The Twins, meanwhile, have to hold their breath that they get their money's worth from their latter-day M&M Boys.

Some hope peeked through Monday night. Pavano settled down after allowing home runs to the first two batters. Morneau, who has been troubled since 2010 from the effects of a concussion, pronounced himself fit enough to play first base for the first time this year. He proved to be fit enough to blast a home run into the Yankees' bullpen, too.

Mauer, the designated hitter, laced two doubles in his first three at-bats.

"It's a process. He has missed a lot of baseball," said manager Ron Gardenhire, who is both an optimist and a genius at squeezing a lot out of a little. "You don't step right in and hit .350 again. He's still working on some things. He feels good. He has put some nice swings on the ball. He's not as consistent as he normally is yet, but he'll get there."

We'll see.

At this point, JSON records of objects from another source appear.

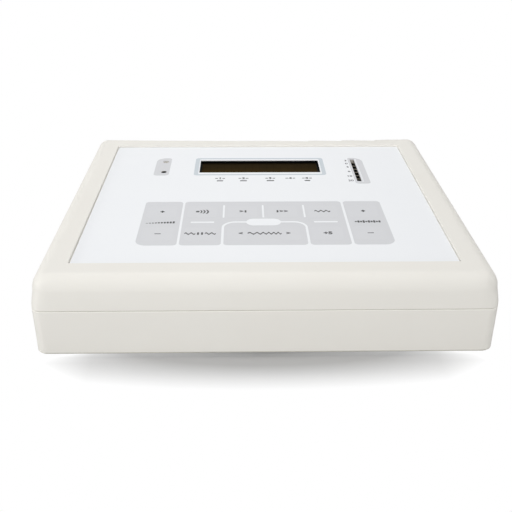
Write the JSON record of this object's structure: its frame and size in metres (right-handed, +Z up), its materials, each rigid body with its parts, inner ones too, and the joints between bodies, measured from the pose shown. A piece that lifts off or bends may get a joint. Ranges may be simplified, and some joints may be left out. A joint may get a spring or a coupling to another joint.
{
  "type": "diagnostic audiometer",
  "caption": "Desk-top audiometer: flat two-shell case, sunk control panel with display, level meter and flush push keys, sockets at the back.",
  "frame": {"origin": "on the desk, under the middle of the case's outline", "axes": "+X to the user's right, +Y to the back, +Z up"},
  "size_m": [0.296, 0.27, 0.057],
  "materials": {
    "top_cover": "satin moulded",
    "bottom_tray": "satin moulded",
    "graphic_overlay": "printed polyester film",
    "display_lens": "clear",
    "display_bezel": "matt black",
    "display_glass": "dark liquid crystal",
    "display_board": "circuit board",
    "panel_board": "circuit board",
    "main_board": "circuit board",
    "key_switches": "moulded",
    "meter_housing": "moulded",
    "meter_segments": "unlit",
    "lamp_spacer": "moulded",
    "indicator_lamp": "diffused",
    "microphone": "plain",
    "microphone_boot": "moulded",
    "rear_panel": "satin paint",
    "jack_nuts": "nickel plate",
    "inlet_nut": "nickel plate",
    "power_inlet": "moulded",
    "switch_housing": "moulded",
    "power_rocker": "moulded",
    "switch_wires": "insulated",
    "processor": "moulded",
    "signal_converters": "moulded",
    "output_amplifiers": "moulded",
    "output_relays": "moulded",
    "capacitors": "sleeved",
    "heat_sink": "black anodised",
    "voltage_regulator": "moulded",
    "cable_headers": "moulded",
    "cable_plugs": "moulded",
    "ribbon_cable": "flat cable",
    "case_screws": "zinc plate",
    "panel_screws": "zinc plate",
    "main_screws": "zinc plate",
    "left_phone_jack": "moulded",
    "right_phone_jack": "moulded",
    "bone_jack": "moulded",
    "response_jack": "moulded",
    "insert_phone_jack": "moulded",
    "feet": "moulded",
    "key_level_up": "printed polyester film on plastic",
    "key_level_down": "printed polyester film on plastic",
    "key_ear": "printed polyester film on plastic",
    "key_input": "printed polyester film on plastic",
    "key_output": "printed polyester film on plastic",
    "key_test": "printed polyester film on plastic",
    "key_interrupt": "printed polyester film on plastic",
    "key_frequency_down": "printed polyester film on plastic",
    "key_frequency_up": "printed polyester film on plastic",
    "key_extra_level": "printed polyester film on plastic",
    "key_masking_up": "printed polyester film on plastic",
    "key_masking_down": "printed polyester film on plastic"
  },
  "bodies": {
    "case": {"top_cover": "top_cover", "bottom_tray": "bottom_tray", "feet": "feet", "display_lens": "display_lens", "rear_panel": "rear_panel", "power_inlet": "power_inlet", "switch_housing": "switch_housing", "left_phone_jack": "left_phone_jack", "right_phone_jack": "right_phone_jack", "bone_jack": "bone_jack", "response_jack": "response_jack", "insert_phone_jack": "insert_phone_jack", "key_switches": "key_switches", "panel_board": "panel_board", "display_bezel": "display_bezel", "display_glass": "display_glass", "display_board": "display_board", "meter_housing": "meter_housing", "meter_segments": "meter_segments", "lamp_spacer": "lamp_spacer", "indicator_lamp": "indicator_lamp", "microphone": "microphone", "microphone_boot": "microphone_boot", "main_board": "main_board", "switch_wires": "switch_wires", "panel_screws": "panel_screws", "main_screws": "main_screws", "processor": "processor", "signal_converters": "signal_converters", "output_amplifiers": "output_amplifiers", "output_relays": "output_relays", "capacitors": "capacitors", "heat_sink": "heat_sink", "voltage_regulator": "voltage_regulator", "cable_headers": "cable_headers", "cable_plugs": "cable_plugs", "ribbon_cable": "ribbon_cable", "graphic_overlay": "graphic_overlay", "jack_nuts": "jack_nuts", "inlet_nut": "inlet_nut", "case_screws": "case_screws"},
    "key_level_up": {"key_level_up": "key_level_up"},
    "key_level_down": {"key_level_down": "key_level_down"},
    "key_ear": {"key_ear": "key_ear"},
    "key_input": {"key_input": "key_input"},
    "key_output": {"key_output": "key_output"},
    "key_test": {"key_test": "key_test"},
    "key_interrupt": {"key_interrupt": "key_interrupt"},
    "key_frequency_down": {"key_frequency_down": "key_frequency_down"},
    "key_frequency_up": {"key_frequency_up": "key_frequency_up"},
    "key_extra_level": {"key_extra_level": "key_extra_level"},
    "key_masking_up": {"key_masking_up": "key_masking_up"},
    "key_masking_down": {"key_masking_down": "key_masking_down"},
    "power_rocker": {"power_rocker": "power_rocker"}
  },
  "joints": [
    {"name": "key_level_up_press", "type": "slide", "parent": "case", "child": "key_level_up", "axis": [0, 0, 1], "range_m": [-0.0005, 0], "stiffness_N_per_m": 5000, "springref_m": 0.0001},
    {"name": "key_level_down_press", "type": "slide", "parent": "case", "child": "key_level_down", "axis": [0, 0, 1], "range_m": [-0.0005, 0], "stiffness_N_per_m": 5000, "springref_m": 0.0001},
    {"name": "key_ear_press", "type": "slide", "parent": "case", "child": "key_ear", "axis": [0, 0, 1], "range_m": [-0.0005, 0], "stiffness_N_per_m": 5000, "springref_m": 0.0001},
    {"name": "key_input_press", "type": "slide", "parent": "case", "child": "key_input", "axis": [0, 0, 1], "range_m": [-0.0005, 0], "stiffness_N_per_m": 5000, "springref_m": 0.0001},
    {"name": "key_output_press", "type": "slide", "parent": "case", "child": "key_output", "axis": [0, 0, 1], "range_m": [-0.0005, 0], "stiffness_N_per_m": 5000, "springref_m": 0.0001},
    {"name": "key_test_press", "type": "slide", "parent": "case", "child": "key_test", "axis": [0, 0, 1], "range_m": [-0.0005, 0], "stiffness_N_per_m": 5000, "springref_m": 0.0001},
    {"name": "key_interrupt_press", "type": "slide", "parent": "case", "child": "key_interrupt", "axis": [0, 0, 1], "range_m": [-0.0005, 0], "stiffness_N_per_m": 5000, "springref_m": 0.0001},
    {"name": "key_frequency_down_press", "type": "slide", "parent": "case", "child": "key_frequency_down", "axis": [0, 0, 1], "range_m": [-0.0005, 0], "stiffness_N_per_m": 5000, "springref_m": 0.0001},
    {"name": "key_frequency_up_press", "type": "slide", "parent": "case", "child": "key_frequency_up", "axis": [0, 0, 1], "range_m": [-0.0005, 0], "stiffness_N_per_m": 5000, "springref_m": 0.0001},
    {"name": "key_extra_level_press", "type": "slide", "parent": "case", "child": "key_extra_level", "axis": [0, 0, 1], "range_m": [-0.0005, 0], "stiffness_N_per_m": 5000, "springref_m": 0.0001},
    {"name": "key_masking_up_press", "type": "slide", "parent": "case", "child": "key_masking_up", "axis": [0, 0, 1], "range_m": [-0.0005, 0], "stiffness_N_per_m": 5000, "springref_m": 0.0001},
    {"name": "key_masking_down_press", "type": "slide", "parent": "case", "child": "key_masking_down", "axis": [0, 0, 1], "range_m": [-0.0005, 0], "stiffness_N_per_m": 5000, "springref_m": 0.0001},
    {"name": "power_rocker_tilt", "type": "hinge", "parent": "case", "child": "power_rocker", "pos_m": [-0.091, 0.12676, 0.026], "axis": [1, 0, 0], "range_deg": [0, 24]}
  ]
}
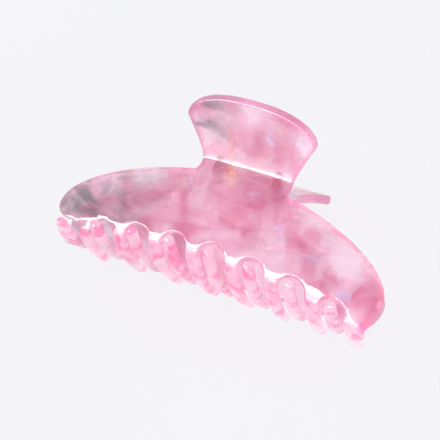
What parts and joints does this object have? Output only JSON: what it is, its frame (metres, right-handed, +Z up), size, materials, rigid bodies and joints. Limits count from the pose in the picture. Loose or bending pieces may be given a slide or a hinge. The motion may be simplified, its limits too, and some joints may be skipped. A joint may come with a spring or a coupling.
{
  "type": "claw hair clip",
  "caption": "Large claw hair clip: two bowed translucent jaws with interlocking teeth and flared finger handles, sprung shut about a hinge pin.",
  "frame": {"origin": "on the table, under the middle of the clip as it lies on its back", "axes": "+X along the hinge and the clip's length, +Y along the table from the teeth towards the handles, +Z up, from the back jaw to the front jaw"},
  "size_m": [0.104, 0.0572, 0.0546],
  "materials": {
    "back_jaw_plastic": "polished translucent pink plastic with pearly clouds",
    "front_jaw_plastic": "polished translucent pink plastic with pearly clouds",
    "pin_steel": "plain drawn steel",
    "spring_wire": "gold-coloured plated spring wire"
  },
  "bodies": {
    "back": {"back_jaw": "back_jaw_plastic", "hinge_pin": "pin_steel", "torsion_spring": "spring_wire"},
    "front": {"front_jaw": "front_jaw_plastic"}
  },
  "joints": [
    {"name": "jaw_hinge", "type": "hinge", "parent": "back", "child": "front", "pos_m": [0, 0.01036, 0.02536], "axis": [-1, 0, 0], "range_deg": [0, 80], "stiffness_Nm_per_rad": 0.12, "springref_deg": -57.3, "deforming": ["torsion_spring"]}
  ]
}
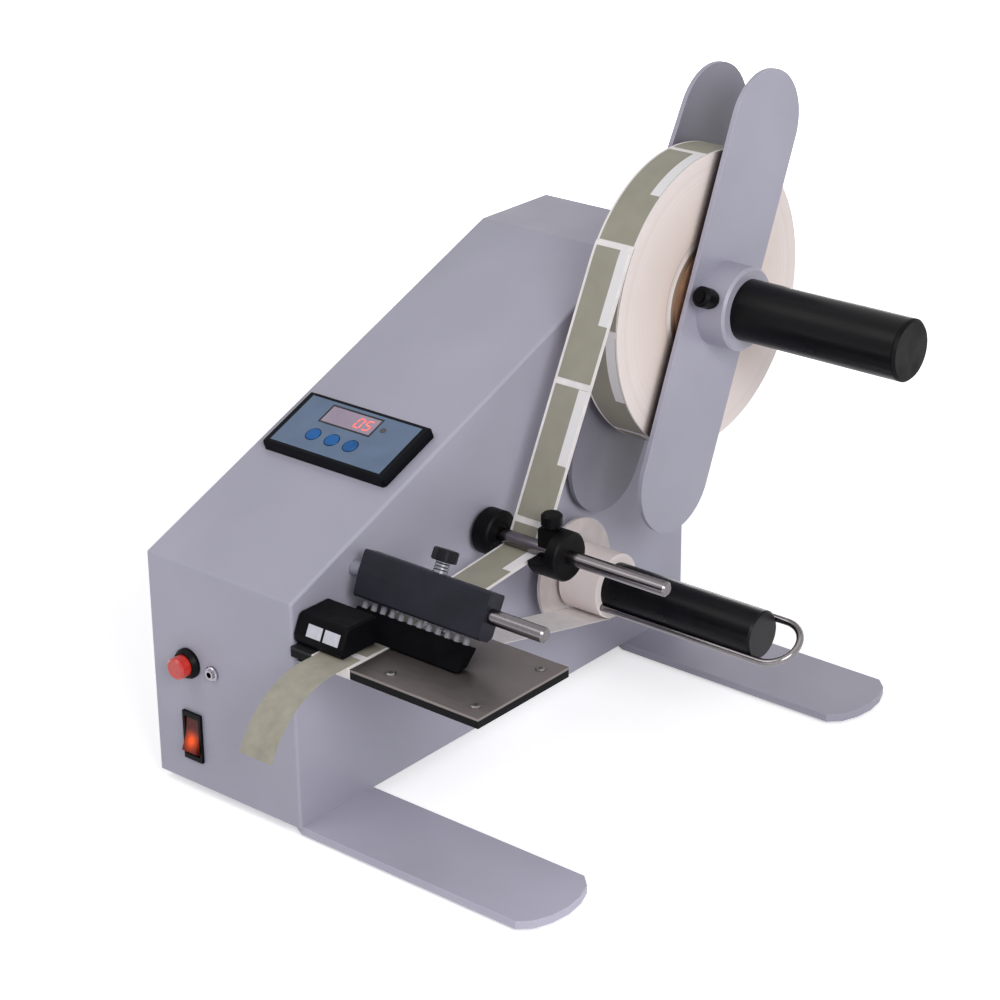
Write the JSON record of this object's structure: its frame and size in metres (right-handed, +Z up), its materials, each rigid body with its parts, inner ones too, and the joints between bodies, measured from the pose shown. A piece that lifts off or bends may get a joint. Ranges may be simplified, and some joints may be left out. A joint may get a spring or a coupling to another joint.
{
  "type": "automatic label dispenser",
  "caption": "Bench-top label dispenser: sloped steel cabinet, supply roll on a flanged tube, guide rod, press block over a peel plate, and powered liner rewind.",
  "frame": {"origin": "middle of the whole machine on the bench plane, under its rubber pads", "axes": "+X from the cabinet to the free ends of the shafts, +Y from the front face to the rear, +Z up"},
  "size_m": [0.303, 0.4832, 0.3811],
  "materials": {
    "cabinet_paint": "fine texture powder coat",
    "foot_paint": "powder coat",
    "screw_steel": "zinc plated",
    "pad_rubber": "matte",
    "bright_steel": "turned",
    "bearing_plastic": "moulded",
    "black_tube": "semi gloss black",
    "black_plastic": "moulded",
    "bar_paint": "powder coat",
    "knob_plastic": "moulded",
    "core_card": "raw board",
    "roll_paper": "cut edge",
    "peel_steel": "satin",
    "base_black": "matt black",
    "block_black": "black anodised",
    "pin_nylon": "moulded",
    "shoe_black": "felted",
    "screw_black": "black oxide",
    "sensor_black": "moulded",
    "disc_board": "smooth",
    "liner_paper": "glassine",
    "turned_alloy": "turned",
    "motor_case": "plated case",
    "zinc_sheet": "zinc plated",
    "board_green": "solder mask",
    "button_black": "moulded",
    "button_red": "moulded",
    "jack_chrome": "bright",
    "rocker_red": "lit from inside",
    "panel_black": "fine texture",
    "panel_blue": "printed film",
    "window_tint": "tinted",
    "key_blue": "film key",
    "label_paper": "matt label"
  },
  "bodies": {
    "frame": {"base_plate": "cabinet_paint", "button_bezel": "button_black", "cabinet_shell": "cabinet_paint", "control_board": "board_green", "display_window": "window_tint", "foot_bolts": "screw_steel", "front_foot_bar": "foot_paint", "gear_motor": "motor_case", "guide_rod": "bright_steel", "inner_guide_collar": "black_plastic", "jack_socket": "jack_chrome", "liner_web": "liner_paper", "mains_inlet": "black_plastic", "motor_bracket": "zinc_sheet", "panel_face": "panel_blue", "panel_housing": "panel_black", "peel_base": "base_black", "peel_plate": "peel_steel", "peel_plate_screws": "screw_steel", "peeled_label": "label_paper", "power_supply": "zinc_sheet", "press_rod": "bright_steel", "rear_foot_bar": "foot_paint", "rear_panel": "cabinet_paint", "rear_screws": "screw_steel", "rewind_bearing": "bearing_plastic", "rocker_bezel": "button_black", "rod_nuts": "screw_steel", "rubber_pads": "pad_rubber", "sensor_fork": "black_plastic", "sensor_rails": "bright_steel", "supply_axle": "bright_steel", "supply_bearings": "bearing_plastic", "web_labels": "label_paper"},
    "supply": {"supply_tube": "black_tube", "tube_end_cap": "black_plastic", "rear_flange_bar": "bar_paint", "roll_core": "core_card", "label_roll": "roll_paper"},
    "outer_bar": {"front_flange_bar": "bar_paint", "front_hub_collar": "bar_paint"},
    "hub_knob": {"hub_knob": "knob_plastic"},
    "guide_collar": {"outer_guide_collar": "black_plastic"},
    "guide_knob": {"guide_knob": "knob_plastic"},
    "press_block": {"press_block": "block_black"},
    "press_screw": {"press_thumbscrew": "screw_black"},
    "press_shoe": {"press_shoe": "shoe_black", "press_pins": "pin_nylon"},
    "sensor": {"sensor_head": "sensor_black"},
    "rewind": {"rewind_shaft": "black_tube", "rewind_disc": "disc_board", "waste_liner_roll": "liner_paper", "drive_coupling": "turned_alloy"},
    "liner_clip": {"liner_clip": "bright_steel"},
    "button": {"button_cap": "button_red"},
    "rocker": {"rocker_paddle": "rocker_red"},
    "key_left": {"panel_key_left": "key_blue"},
    "key_middle": {"panel_key_middle": "key_blue"},
    "key_right": {"panel_key_right": "key_blue"}
  },
  "joints": [
    {"name": "supply_spin", "type": "hinge", "parent": "frame", "child": "supply", "pos_m": [0.0485, 0.14864, 0.245], "axis": [1, 0, 0], "continuous": true},
    {"name": "outer_bar_slide", "type": "slide", "parent": "supply", "child": "outer_bar", "axis": [1, 0, 0], "range_m": [0, 0.1]},
    {"name": "hub_knob_turn", "type": "hinge", "parent": "outer_bar", "child": "hub_knob", "pos_m": [0.0265, 0.12132, 0.25739], "axis": [0, -0.9107, 0.4131], "range_deg": [-540, 0]},
    {"name": "guide_collar_slide", "type": "slide", "parent": "frame", "child": "guide_collar", "axis": [1, 0, 0], "range_m": [0, 0.06]},
    {"name": "guide_knob_turn", "type": "hinge", "parent": "guide_collar", "child": "guide_knob", "pos_m": [0.0165, -0.01616, 0.152], "axis": [0, 0, 1], "range_deg": [0, 540]},
    {"name": "press_block_slide", "type": "slide", "parent": "frame", "child": "press_block", "axis": [1, 0, 0], "range_m": [0, 0.035]},
    {"name": "press_screw_turn", "type": "hinge", "parent": "press_block", "child": "press_screw", "pos_m": [0.0225, -0.11847, 0.17066], "axis": [0, 0.4695, 0.8829], "range_deg": [0, 540]},
    {"name": "press_shoe_lift", "type": "slide", "parent": "press_block", "child": "press_shoe", "axis": [0, 0.4695, 0.8829], "range_m": [0, 0.003], "stiffness_N_per_m": 500, "springref_m": -0.002},
    {"name": "sensor_slide", "type": "slide", "parent": "frame", "child": "sensor", "axis": [1, 0, 0], "range_m": [0, 0.012]},
    {"name": "rewind_spin", "type": "hinge", "parent": "frame", "child": "rewind", "pos_m": [0.0485, 0.05664, 0.086], "axis": [1, 0, 0], "continuous": true},
    {"name": "liner_clip_slide", "type": "slide", "parent": "rewind", "child": "liner_clip", "axis": [1, 0, 0], "range_m": [0, 0.14]},
    {"name": "button_push", "type": "slide", "parent": "frame", "child": "button", "axis": [0, 1, 0], "range_m": [0, 0.003], "stiffness_N_per_m": 300, "springref_m": -0.001},
    {"name": "rocker_tilt", "type": "hinge", "parent": "frame", "child": "rocker", "pos_m": [-0.1201, -0.17636, 0.0389], "axis": [1, 0, 0], "range_deg": [0, 16]},
    {"name": "key_left_push", "type": "slide", "parent": "frame", "child": "key_left", "axis": [0, 0.3798, -0.9251], "range_m": [0, 0.0006], "stiffness_N_per_m": 800, "springref_m": -0.0003},
    {"name": "key_middle_push", "type": "slide", "parent": "frame", "child": "key_middle", "axis": [0, 0.3798, -0.9251], "range_m": [0, 0.0006], "stiffness_N_per_m": 800, "springref_m": -0.0003},
    {"name": "key_right_push", "type": "slide", "parent": "frame", "child": "key_right", "axis": [0, 0.3798, -0.9251], "range_m": [0, 0.0006], "stiffness_N_per_m": 800, "springref_m": -0.0003}
  ]
}
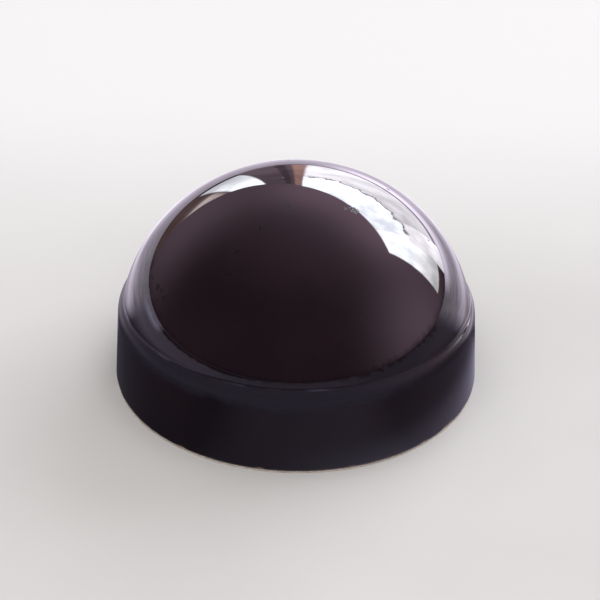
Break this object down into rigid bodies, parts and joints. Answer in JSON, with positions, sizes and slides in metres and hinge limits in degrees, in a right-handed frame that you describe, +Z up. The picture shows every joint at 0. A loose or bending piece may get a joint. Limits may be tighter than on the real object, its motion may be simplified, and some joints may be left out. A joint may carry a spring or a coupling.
{
  "type": "rosin cake",
  "caption": "Domed cake of bow rosin: a glossy near-black plum dome that meets a low drafted drum at a tight crease inside a narrow round shoulder, standing flat on a thin disc of card.",
  "frame": {"origin": "centre of the flat underside, where the cake stands on a table", "axes": "+Z up along the cake's axis of revolution, from the flat underside to the top of the dome"},
  "size_m": [0.05, 0.05, 0.0293],
  "materials": {
    "rosin": "polished",
    "card": "matte"
  },
  "bodies": {
    "root": {"rosin_cake": "rosin", "backing_disc": "card"}
  },
  "joints": []
}
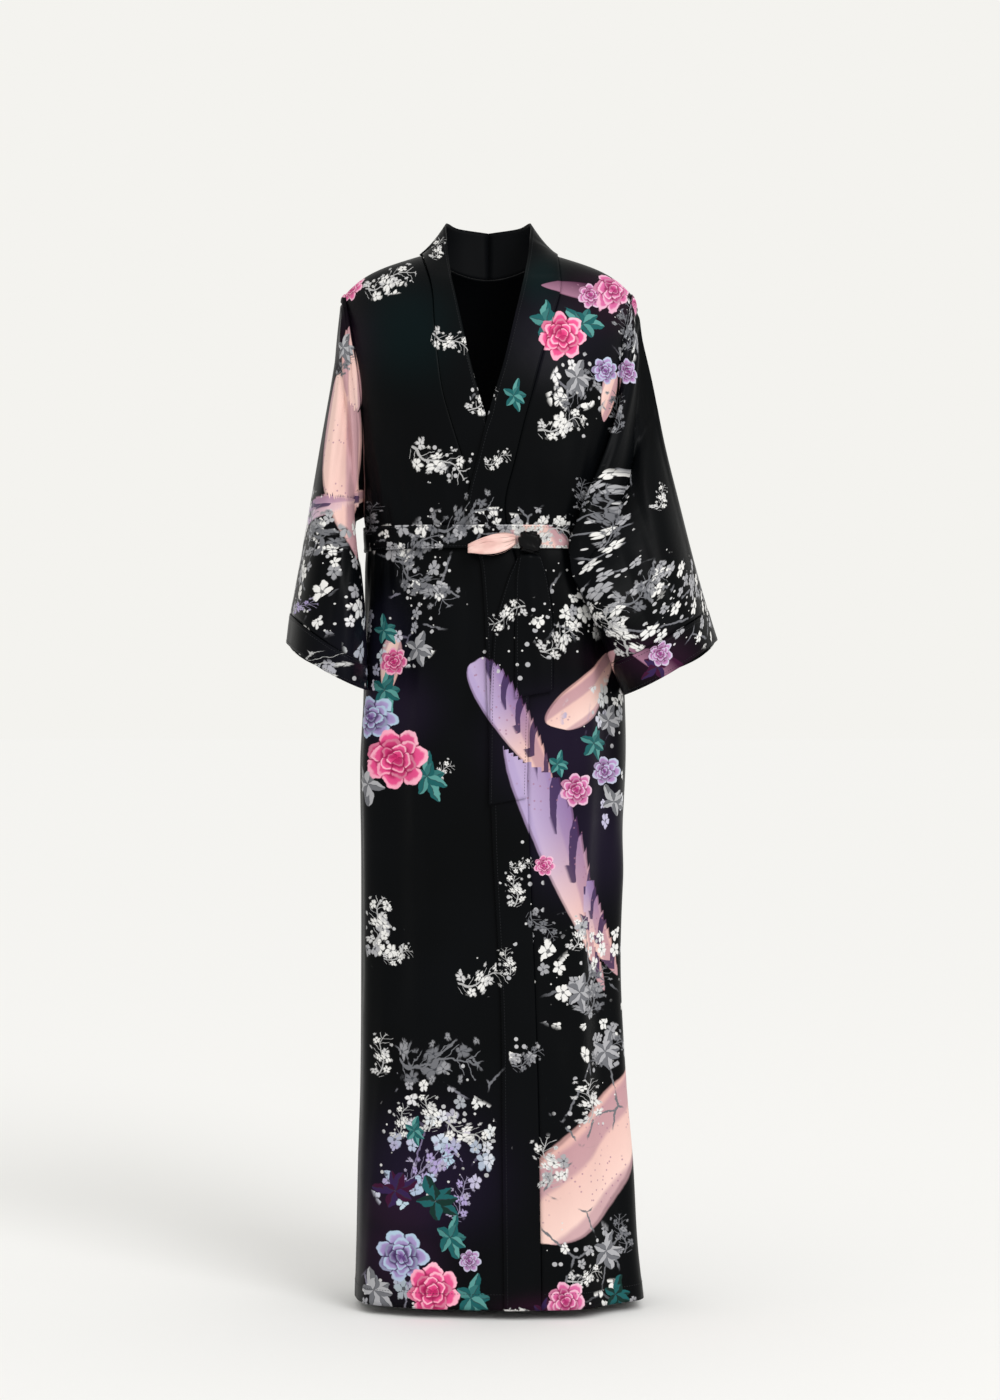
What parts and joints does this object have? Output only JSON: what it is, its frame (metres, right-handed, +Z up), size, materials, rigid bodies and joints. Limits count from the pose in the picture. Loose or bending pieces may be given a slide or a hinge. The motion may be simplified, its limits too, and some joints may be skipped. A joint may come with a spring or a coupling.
{
  "type": "kimono robe",
  "caption": "Long satin kimono robe in a worn pose, left front over right, with a self-fabric belt tied in a half bow at the front and wide bell sleeves.",
  "frame": {"origin": "base of the neck, on the line of the two shoulder seams, where the wearer's shoulders hold the robe up", "axes": "+Z up, the robe's front faces -Y, the wearer's left is +X"},
  "size_m": [0.5525, 0.2582, 1.3743],
  "materials": {
    "satin": "black satin with a floral print, soft sheen",
    "band_satin": "doubled black satin with a floral print, soft sheen",
    "belt_satin": "black satin with a floral print, soft sheen",
    "blush_satin": "pale blush part of the printed satin, soft sheen"
  },
  "bodies": {
    "root": {"back": "satin", "front_left": "satin", "front_right": "satin", "band_left": "band_satin", "band_right": "band_satin", "sleeve_left": "satin", "sleeve_right": "satin", "cuff_left": "band_satin", "cuff_right": "band_satin", "belt_sash": "belt_satin", "belt_knot": "belt_satin", "belt_loop": "blush_satin", "belt_tail_front": "belt_satin", "belt_tail_back": "belt_satin"}
  },
  "joints": []
}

All that this peanut stand saw Monday night was this scene: the Yankees trying to figure out which of their seven starters will form a permanent rotation while the Twins were trying to patch together five from the disabled list and other points on the map. "We've got some moving parts here," general manager Terry Ryan said.

It is going to be a while, though, before they make another big move with their checkbook.